When his recruits arrived on the mosquito-infested coast of Venezuela, they found meagre rations and no pay. Mutiny, illness and losses in battle ensued. Those left alive begged to be evacuated to Jamaica. They had been duped by the promise of adventure. Not much has changed.
“For us at home, it seems pointless,” says Newark. “Why would you go to war today? I know young men who I’ve spoken to for this book — and this is consistent throughout the history of all young men — and war gives them a sense of purpose. They’re in their late teens. They might be out of work. They might want to impress their family, their father, their friends and it really suddenly transforms a boy into a man. He thinks it’s going to be quite exciting. Certainly, prior to TV where we can see pictures of what war is actually like, it can seem quite romantic. The true reality of war is not something they think about.”

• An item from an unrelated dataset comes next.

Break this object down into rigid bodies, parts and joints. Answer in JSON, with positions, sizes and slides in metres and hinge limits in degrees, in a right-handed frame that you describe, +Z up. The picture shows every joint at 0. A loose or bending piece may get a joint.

On Nov 8, 1960, a patrol from the Irish army’s No 2 Platoon, ‘A’ Company, ran into an ambush of Balubas, one of the Congo’s two warring tribes, on a bridge outside Niemba. “They were all drugged up to the eyeballs roaring and screaming,” says Joe Fitzpatrick, one of the Irish soldiers caught in the ambush. “We had a police duty mandate from the UN. Lieutenant Gleeson went forward a couple of paces and put up his arm and got an arrow right through it; then he gave us the command to withdraw into the bush.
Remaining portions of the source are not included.